Ugh... I didn't say the characters would be carbon copies of those around them. Actually, I took specific care to mention that they WOULD NOT be.
They're manufactured products. You have to go into it knowing that things WILL be exaggerated.
Again you fail to differentiate between personality and actions. I grant that action is a manifestation of personality, but at the same rate, the situation can just as easily affect the writer.
Additionally, giving examples of a few exaggerated personalities being in a story doesn't prove, or even bolster your point. All that says is that we should be skeptical.

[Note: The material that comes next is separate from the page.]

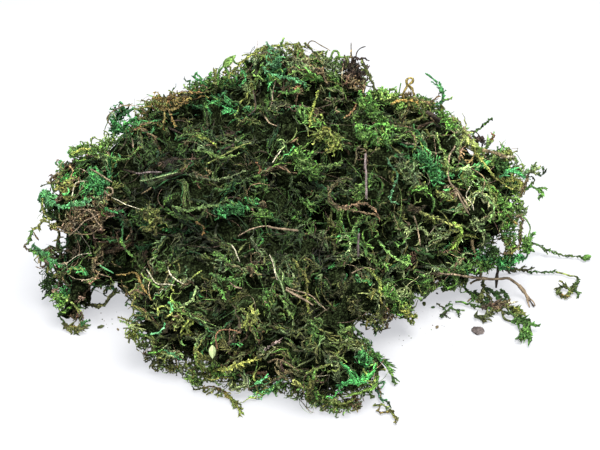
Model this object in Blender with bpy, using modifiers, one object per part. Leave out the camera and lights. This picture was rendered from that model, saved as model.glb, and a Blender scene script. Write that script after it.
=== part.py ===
"""A loose heap of dried, dyed moss: ten tufts that press against each other, the strays that trail out
of them, dead stems caught in them, a leaf and a crumb of bark.

Lengths below are in millimetres and are turned into metres by MM. +X runs along the heap's long side,
the front tuft lies towards -Y, and the heap rests on z = 0. The heap's own origin is moved to the
middle of its base at the end.
"""

import math
import random

import bmesh
import bpy
from mathutils import Matrix, Vector, noise
from mathutils.bvhtree import BVHTree

MM = 0.001

# How tufts and strays meet
SEAM_GAP = 0.6          # between the flat faces where two tufts press together
SEAM_BLEND = 12.0       # how much nearer lobes must be to outweigh others in where a seam runs
REST_GAP = 0.35         # between a stray and what it lies on
CELL_SIZE = 400.0       # of the block that a tuft's room is cut from

# The surface of a tuft
LUMP_HEIGHT = 3.6       # unevenness of the tangle
LUMP_WIDTH = 19.0
FINE_LUMPS = 2.3        # how many small lumps a large one has, side by side
FINE_HEIGHT = 0.5       # of a small lump, as a share of a large one's
LUMP_SHIFT = (7.3, -3.1, 1.7)   # between the noise of one seed and the next
BALL_DETAIL = 4         # subdivisions of the balls that lobes and clods start as
VOXEL = 2.4             # of the remesh that fuses lobes and locks
FACE_AREA = 35.0        # square millimetres a face keeps

# A clod: strands rolled into a knoll that stands partly out of the tuft
CLOD_SPACING = 27.0     # between clods on the tuft
CLOD_RADIUS = (11.0, 17.0)
CLOD_SINK = 0.95        # of its radius, from the outline down to its middle
CLOD_FLATNESS = (0.7, 1.35)

# A lock: strands matted together into a ridge that lies along the tuft
LOCK_LENGTH = (40.0, 62.0)
LOCK_RADIUS = (5.4, 8.0)
LOCK_SINK = 0.75        # of its radius, from the outline down to its middle
LOCK_LIFT = 6.5         # how far its tip rises from there
LOCK_POINTS = 6
LOCK_TURN = 0.55        # radians that a lock may curl sideways over its length
LOCK_STEEPNESS = 0.4    # the most that a lock's heading leans up or down
LOCK_END = 0.25         # of a lock's full radius, at its ends
LOCK_SWELL = (0.12, 0.92)   # of a half wave, where a lock starts and ends on it
LOCK_FULLNESS = 0.8     # below 1, so that a lock stays full for longer

# Where clods and locks are set: spots spread evenly over a lobe, those of them that show
LOBE_SPOTS = 60
HIDDEN_DEPTH = 1.02     # a spot nearer a neighbour's middle than this is covered by it
LOWEST_SPOT = 7.0

CORE_SINK = 6.0         # of a lobe's solid core below its outline, which clods and locks reach
CORE_PRESS = 9.0        # how far the core swells past its outline towards a neighbour
PRESS_DEPTH = (1.1, 1.35)   # of a neighbour, where the core is swollen and where it no longer is
SAG = 14.0              # how far a core sags towards the ground
SAG_HEIGHT = (8.0, 16.0)    # over the ground, where a core sags fully and where it no longer does

# Each tuft: the outlines of its lobes as (centre, radii), the number of its locks, and its colour
TUFTS = {
    "moss_tuft_crown": {
        "lobes": [((-8, 32, 79), (46, 42, 34))],
        "locks": 9, "seed": 3, "colour": (0.030, 0.075, 0.018)},
    "moss_tuft_shoulder": {
        "lobes": [((-62, 30, 58), (40, 36, 32))],
        "locks": 7, "seed": 5, "colour": (0.028, 0.080, 0.022)},
    "moss_tuft_left": {
        "lobes": [((-100, -6, 48), (33, 32, 31)), ((-107, -16, 19), (25, 26, 23))],
        "locks": 8, "seed": 7, "colour": (0.020, 0.095, 0.040)},
    "moss_tuft_middle": {
        "lobes": [((-40, -14, 46), (46, 38, 42))],
        "locks": 8, "seed": 11, "colour": (0.030, 0.085, 0.022)},
    "moss_tuft_centre": {
        "lobes": [((24, -4, 50), (38, 40, 42)), ((35, -25, 21), (27, 26, 25))],
        "locks": 9, "seed": 13, "colour": (0.040, 0.080, 0.018)},
    "moss_tuft_right": {
        "lobes": [((74, 14, 40), (34, 38, 35)), ((70, 2, 20), (28, 26, 24))],
        "locks": 8, "seed": 17, "colour": (0.055, 0.080, 0.016)},
    "moss_tuft_upper_right": {
        "lobes": [((47, 36, 58), (28, 32, 28))],
        "locks": 4, "seed": 31, "colour": (0.045, 0.085, 0.018)},
    "moss_tuft_front": {
        "lobes": [((-56, -58, 25), (27, 30, 29)), ((-24, -73, 26), (36, 33, 31)),
                  ((9, -87, 21), (26, 29, 25)), ((4, -54, 28), (32, 30, 33))],
        "locks": 12, "seed": 19, "colour": (0.045, 0.085, 0.018)},
    "moss_tuft_back_left": {
        "lobes": [((-50, 70, 34), (46, 36, 36))],
        "locks": 7, "seed": 23, "colour": (0.028, 0.080, 0.022)},
    "moss_tuft_back_right": {
        "lobes": [((40, 72, 32), (48, 36, 34))],
        "locks": 7, "seed": 29, "colour": (0.040, 0.080, 0.018)},
}

# Wisps that grow out of a tuft: the tuft, the radius of the sprig and its route, root first
WISPS = [
    ("moss_tuft_shoulder", 2.0, [(-42, 38, 84), (-41, 40, 96), (-42, 40, 103), (-38, 38, 110)]),
    ("moss_tuft_crown", 1.5, [(-34, 32, 104), (-25, 30, 117), (-14, 30, 121), (-4, 30, 120), (-2, 31, 108)]),
    ("moss_tuft_crown", 1.6, [(14, 36, 98), (21, 36, 106), (25, 36, 111), (29, 36, 115)]),
    ("moss_tuft_upper_right", 1.7, [(46, 38, 82), (50, 38, 92), (52, 38, 98), (55, 38, 94), (56, 38, 84)]),
    ("moss_tuft_upper_right", 2.1, [(62, 36, 74), (67, 35, 88), (66, 34, 96), (59, 32, 103)]),
    ("moss_tuft_upper_right", 1.6, [(58, 27, 78), (68, 24, 82), (75, 22, 77)]),
    ("moss_tuft_right", 1.8, [(84, 15, 64), (89, 13, 73), (94, 12, 80)]),
    ("moss_tuft_right", 1.3, [(84, 10, 68), (95, 6, 71), (104, 4, 72)]),
    ("moss_tuft_right", 2.2, [(100, 18, 38), (109, 18, 46), (113, 18, 54), (119, 18, 58), (121, 18, 53)]),
    ("moss_tuft_right", 1.8, [(98, 14, 34), (105, 12, 33), (110, 10, 27), (109, 9, 18), (101, 10, 12)]),
    ("moss_tuft_back_left", 1.6, [(-70, 88, 52), (-78, 96, 60), (-88, 98, 62)]),
    ("moss_tuft_back_right", 1.8, [(62, 92, 46), (70, 100, 54), (80, 101, 53), (84, 96, 47)]),
    ("moss_tuft_back_right", 1.6, [(22, 92, 58), (18, 98, 68), (10, 98, 72)]),
    ("moss_tuft_left", 1.8, [(-121, -12, 50), (-131, -15, 45), (-138, -18, 37), (-137, -20, 31),
                             (-127, -18, 25), (-118, -16, 24)]),
]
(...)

Anyway, the example you propose with Crighton doesn't hinder the typing. If someone wrote a bad review, and michael wrote about them exactly as they were, their typology would reflect that. Instead he portrays the chap as a criminal. To go backward with my point about how behavior is a direct manifestation of personality, the person's typology will be reflected by the actions he takes. Again, I didn't say that they're replicas, or scale models. Obviously the artists will portray them a certain way. The psychology that's drawn from that will change, as the subjective interpretation by the author is spilled onto the page, or recorded on film.
How can you argue that? No one's saying it's realistic. They're just saying that the artists are quite often (decidedly) non-creative, and realistic with their characters, so the underlying message -- the theme of the work seems more 'real'.
I guess you wouldn't know though, since you dismiss the shows, and presumably don't watch them anymore (unless you're a masochist).